Para os oradores, uma das principais diferenças entre o passado e a atualidade é o tempo dado aos jornalistas para fazerem investigação. “As reportagens tinham um tempo de preparação que não tinham nada a ver com o que acontece hoje”, afirma Alfredo Maia.

Hélder Bastos relembra que nas redações o “slow journalism” era muito praticado. “Era o jornalismo feito com tempo. Tempo para cultivar fontes de informação, tempo para andar um mês atrás de uma história. Havia mais reportagens e saía-se mais à rua”.
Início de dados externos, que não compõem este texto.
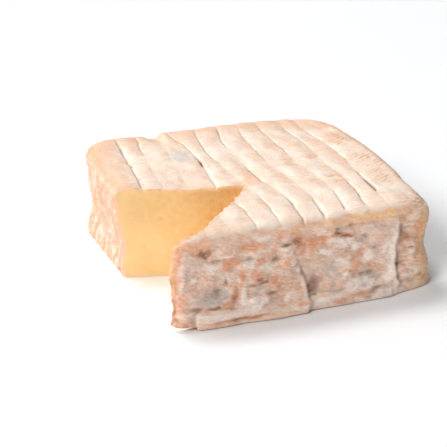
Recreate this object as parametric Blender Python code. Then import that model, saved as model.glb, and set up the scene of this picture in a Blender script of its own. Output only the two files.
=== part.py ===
"""A square washed-rind cheese with one wedge cut out of it, in metres, +Z up.

The cheese stands on the plane z = 0 and is centred on the origin. Its long front rind faces -Y.
The rack it ripened on left a row of ridges across the top, running front to back.
The knife went in from the left side and from the front left corner and met near the middle.
"""

import math

import bmesh
import bpy
from mathutils import Vector, noise

MM = 0.001

# Driving dimensions
SIDE = 106 * MM
HEIGHT = 36.3 * MM
TOP_EDGE_RADIUS = 4.6 * MM
BOTTOM_EDGE_RADIUS = 1.6 * MM
CORNER_RADIUS = {(-1, 1): 12 * MM, (1, 1): 19 * MM, (1, -1): 12 * MM, (-1, -1): 7 * MM}

# The valleys between the rack's ridges, left to right: where each runs at the back, middle and front
VALLEYS = [
    (-39, -45.5, -47),
    (-30, -36.5, -38),
    (-22.5, -28, -28.5),
    (-15.3, -19, -19.2),
    (-7, -10, -11),
    (2.5, -1.5, -1.5),
    (11, 11, 7.6),
    (19.5, 21, 16),
    (27.5, 30.5, 24.6),
    (36, 38.5, 32.8),
    (45, 46.5, 43),
]
VALLEY_REACH = 45 * MM
RIDGE_DEPTH = 1.4 * MM

# The mesh: columns across each ridge, rows along the ridges, and rows down the sides
COLUMNS_PER_RIDGE = 6
ROWS = 26
ROW_EVENNESS = 0.45
WALL_ROWS = 12

# The knife's path in plan: in at the left side, to the apex, and out behind the front left corner.
# Near the corner it runs along the inside of the front rind, which stays standing as a thin edge.
KNIFE_PATH = [
    (-64, 2.4),
    (-9, -14),
    (-14.5, -22.5),
    (-26, -34.2),
    (-37.5, -46.2),
    (-41.5, -49.2),
    (-46, -49.5),
    (-64, -46.5),
]
KNIFE_OVERRUN = 6 * MM

RIND_COLOUR = (0.83, 0.62, 0.49, 1)
PASTE_COLOUR = (0.86, 0.58, 0.24, 1)
RIND_ROUGHNESS = 0.75
PASTE_ROUGHNESS = 0.45


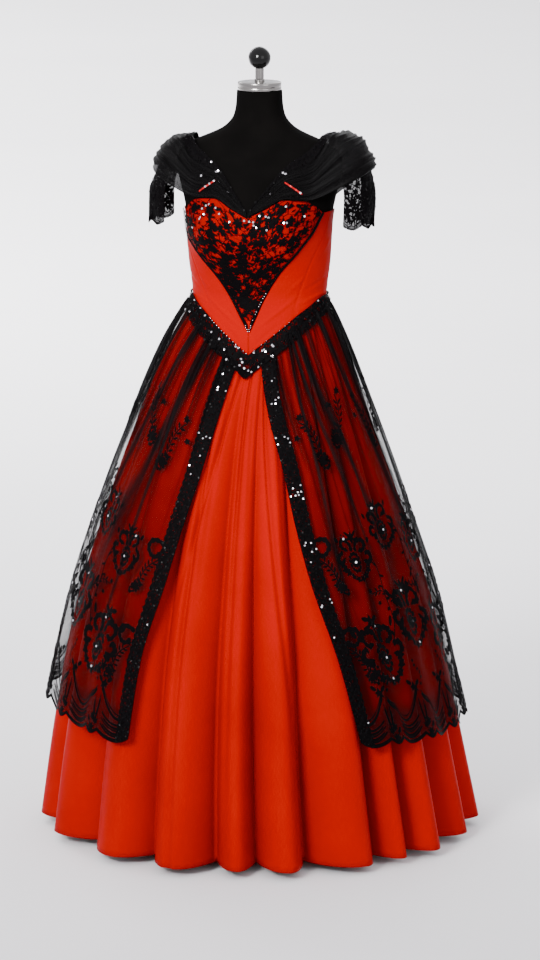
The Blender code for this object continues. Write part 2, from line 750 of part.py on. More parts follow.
def make_sleeves(finishes, collection):
    """Draped tulle, lace caps, neckline trim and the short red strips."""
    for side, word in SIDES:
        rows = sleeve_rows(side)
        shell("sleeve_tulle_" + word, finishes["tulle"], rows, TULLE, collection)
        trim = moved_out(rows, lambda i, j: LACE + TRIM_GAP)[-TRIM_ROWS:]
        shell("neck_trim_" + word, finishes["lace"], trim, LACE, collection)

        def edge(swing_share):
            wave = abs(math.sin(math.pi * CAP_SCALLOPS * swing_share))
            return 1.0 + CAP_SCALLOP * wave

        rows = []
        for rise in shares(CAP_LACE_ROWS):
            line = []
            for share in shares(CAP_LACE_COLUMNS):
                swing = mix(-CAP_LACE_FRONT, CAP_LACE_BACK, share)
                top = drape_end(swing) - CAP_LACE_OVERLAP
                along = mix(edge(share), top, rise)
                point = cap_point(side, swing, min(along, 1.0))
                point.z -= max(along - 1.0, 0.0) * CAP_DROP
                line.append(point)
            rows.append(line)

        def cap_hole(i, j):
            in_body = i in CAP_HOLE_ROWS and 0 < j < CAP_LACE_COLUMNS - 1
            return HOLE_SHARE if in_body and (i + j) % 2 else None

        lace = moved_out(sided(side, rows), lambda i, j: -CAP_LACE_INSET)
        shell("sleeve_lace_" + word, finishes["lace"], lace, LACE, collection, cap_hole)

        start, end = STRIP_ENDS
        rows = []
        for lift in (0.0, STRIP_WIDTH):
            line = []
            for share in shares(STRIP_COLUMNS):
                angle = math.radians(mix(end[0], start[0], share))
                height = mix(end[1], start[1], share) + lift
                line.append(torso(side * angle, height, STRIP_OUT))
            rows.append(line)
        shell("bust_strip_" + word, finishes["satin"], sided(side, rows), LACE, collection)


def make_skirt(finishes, collection):
    """Satin skirt panels, seamed in the valleys of the folds."""
    for name, first, last in SKIRT_PANELS:
        angles = []
        for i, fold in enumerate(FOLDS):
            end = FOLDS[i + 1].valley if i + 1 < len(FOLDS) else 180.0
            if first <= fold.valley < last:
                falling = mix(fold.crest, 1.0, FOLD_FALL_CUT)
                cuts = (0.0, FOLD_RISE_CUT * fold.crest, fold.crest, falling)
                angles += [mix(fold.valley, end, cut) for cut in cuts]
        angles.append(last)
        turn_gap = math.degrees(PANEL_GAP)
        angles[0] += turn_gap
        angles[-1] -= turn_gap
        rows = []
        for drop in reversed(SKIRT_DROPS):
            line = []
            for angle in angles:
                point = skirt_point(math.radians(angle), drop)
                if drop == 0.0:
                    point.z -= SKIRT_SEAM_GAP
                line.append(point)
            rows.append(line)
        shell(name, finishes["satin"], rows, SATIN, collection)


def make_overskirt(finishes, collection):
    """Tulle overskirt with the lace bands down its front edges."""
    for side, word in SIDES:
        rows = []
        bands = []
        for drop in reversed(OVER_DROPS):
            band = band_share(side, drop)
            cuts = [0.0, band / 2.0, band]
            steps = OVER_GATHERS * GATHER_STEPS
            cuts += [mix(band, 1.0, step / steps) for step in range(1, steps + 1)]
            rows.append([over_point(side, cut, drop) for cut in cuts])
            if drop > 0.0:
                bands.append([over_point(side, cut, drop, BAND_OUT) for cut in cuts[:3]])
        shell("overskirt_" + word, finishes["tulle"], sided(side, rows), TULLE, collection)
        shell("edge_band_" + word, finishes["lace"], sided(side, bands), LACE, collection)


def make_waist_band(finishes, collection):
    """Lace band along the V waist, mitred at the centre front."""
    for side, word in SIDES:
        rows = [[], [], [], []]
        for share in shares(WAIST_BAND_STEPS):
            angle = mix(CENTRE_GAP, math.pi - CENTRE_GAP, share)
            place = math.degrees(angle)
            top = read(WAIST, place, "band_top")
            seam = read(WAIST, place, "seam")
            low = read(WAIST, place, "band_low")
            rows[3].append(torso(side * angle, top, LACE_OUT))
            bend = seam + WAIST_BEND_RISE
            rows[2].append(torso(side * angle, bend, BODICE_OUT + WAIST_BAND_OUT))
            rows[1].append(drape_point(side * angle, mix(seam, low, 0.5), WAIST_BAND_OUT))
            flare = WAIST_BAND_OUT + WAIST_BAND_FLARE
            rows[0].append(drape_point(side * angle, low, flare))
        shell("waist_band_" + word, finishes["lace"], sided(side, rows), LACE, collection)


def main():
    """Clear the scene and build the dress form and the gown."""
    for item in list(bpy.data.objects):
        bpy.data.objects.remove(item, do_unlink=True)
    collection = bpy.data.collections.new("ball_gown_on_dress_form")
    bpy.context.scene.collection.children.link(collection)
    finishes = {
        "metal": material("stand_metal", (0.03, 0.03, 0.032), 0.45, 0.6),
        "jersey": material("form_jersey", (0.008, 0.007, 0.007), 0.9),
        "chrome": material("polished_metal", (0.62, 0.6, 0.56), 0.2, 1.0),
        "knob": material("gloss_black", (0.01, 0.01, 0.01), 0.12),
        "satin": material("red_satin", (0.62, 0.022, 0.008), 0.42),
        "lace": material("black_lace", (0.006, 0.005, 0.006), 0.65),
        "tulle": material("black_tulle", (0.012, 0.008, 0.009), 0.8),
    }
    make_stand(finishes, collection)
    make_form(finishes, collection)
    make_bodice(finishes, collection)
    make_sleeves(finishes, collection)
    make_skirt(finishes, collection)
    make_overskirt(finishes, collection)
    make_waist_band(finishes, collection)


main()
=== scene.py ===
"""Looks of the ball gown on its limbless dress form.

Metres, +Z up, the gown's front towards -Y. Left is -X, as seen from the front. The cloth follows
the same sizes as the solids: angles round the body run from 0 at the front to a half turn at the
back, and each cloth surface is a patch whose u runs across and whose v runs up, both 0 to 1.
"""
import math
import random
from collections import namedtuple
from functools import lru_cache

import bpy
import numpy as np
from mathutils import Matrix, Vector


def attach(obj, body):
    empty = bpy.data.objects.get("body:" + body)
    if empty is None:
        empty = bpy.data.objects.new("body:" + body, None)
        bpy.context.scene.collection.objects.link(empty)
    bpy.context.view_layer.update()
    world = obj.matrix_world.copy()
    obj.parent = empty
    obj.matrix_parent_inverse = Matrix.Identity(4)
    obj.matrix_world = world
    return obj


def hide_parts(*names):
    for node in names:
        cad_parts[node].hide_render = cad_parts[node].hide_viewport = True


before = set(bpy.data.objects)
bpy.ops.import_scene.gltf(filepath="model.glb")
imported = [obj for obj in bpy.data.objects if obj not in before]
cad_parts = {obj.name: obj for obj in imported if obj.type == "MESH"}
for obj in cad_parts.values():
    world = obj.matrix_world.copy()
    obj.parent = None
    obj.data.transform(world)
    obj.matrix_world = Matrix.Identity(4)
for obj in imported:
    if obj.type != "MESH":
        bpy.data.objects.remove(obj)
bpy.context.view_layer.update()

SEAM_GAP = 0.0003
SIDES = ((-1, "left"), (1, "right"))
QUARTER = math.pi / 2.0


def table(fields, *rows):
    """Rows of numbers whose columns have names."""
    kind = namedtuple("Row", fields)
    return tuple(kind(*row) for row in rows)


# Stand and dress form
FORM_BOTTOM = 0.820
NECK_TOP = 1.468
CAP_RADIUS = 0.0425
CAP_HEIGHT = 0.0165
ROD_RADIUS = 0.0085
ROD_LENGTH = 0.0255
KNOB_RADIUS = 0.0218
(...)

Isto leva a um problema atual referido pelos oradores: a secundarização da qualidade da informação. Para Alfredo Maia, a falta de tempo que um jornalista tem para aprofundar o tema, “muitas vezes conduz a trabalhos excessivamente superficiais e com falta de rigor”. Da mesma opinião partilha Júlio Roldão: “Precisamos de tempo para refletir”.

A escassez de recursos humanos é também outro motivo da degradação da qualidade. “Não há gente para tudo. Despacha-se uma notícia, despacha-se uma reportagem por telefone. É uma conjugação de tudo”, critica Alfredo Maia ao JPN.

Outra problemática dos dias de hoje é a concentração dos meios de comunicação, que têm interesses muito diferentes dos que existiam há 40 ano atrás. “Hoje os diretores têm menos poder, menos autonomia em relação às administrações”, refere Hélder Bastos.

Uma profissão precária

A questão da precariedade do trabalho não deixou de ser referida. É um dos principais desafios que os jornalistas continuam a enfrentar e razão pela qual Alfredo Maia afirma que “foi em vão ter sido sindicalista”.

A principal questão da precariedade prende-se com os recibos verdes e a falta de remuneração e subsídios. Para o antigo sindicalista, pode ainda ter uma característica mais “psicológica”, que tem que ver com a instabilidade: “Há muito medo de se perder o emprego e o medo pode gerar autocensura”.

Como ex-presidente do Sindicato dos Jornalistas, Alfredo Maia explica, em declarações ao JPN, o que é preciso reivindicar: “Temos que exigir que o trabalho seja justamente retribuído e que sejam reconhecidos os direitos fundamentais de quem trabalha”.

Perspetivas para o Futuro

Quanto ao futuro são muitas as perspetivas dadas pelos oradores, algumas mais positivas do que outras. Alfredo Maia coloca a hipótese de um futuro em que os meios tecnológicos, “online” e televisão, se vão afirmar como os verdadeiros “meios de comunicação de massas indiferenciadas”. Nesta perspetiva, a imprensa será um reduto de elite, feita por jornais de elite, dirigidos a um público de elite. “No dia em que isto acontecer, a democracia estará realmente em risco, porque estará em causa um direito fundamental dos cidadãos, que é o direito à informação de qualidade”, explica.

Para Júlio Roldão, a imprensa é igualmente “indispensável como suporte da democracia”. “É preciso encontrar o caminho certo para a sobrevivência da imprensa”, reforça ao JPN.

O futuro da imprensa e do jornalismo tem, para Alfredo Maia, um desafio permanente: “o da qualidade e do rigor”.

Hélder Bastos mantém uma visão positiva relativamente ao futuro da imprensa. “A imprensa não vai acabar. Está a viver um momento de transição, mas a imprensa continua a corresponder a uma necessidade ancestral dos seres humanos”, comenta.

Apesar dos desafios cada vez mais difíceis, as oportunidades existem. “Há quem diga que os desafios podem ser oportunidades”, defende Júlio Roldão. “O futuro está aí e não sou nada pessimista” conclui.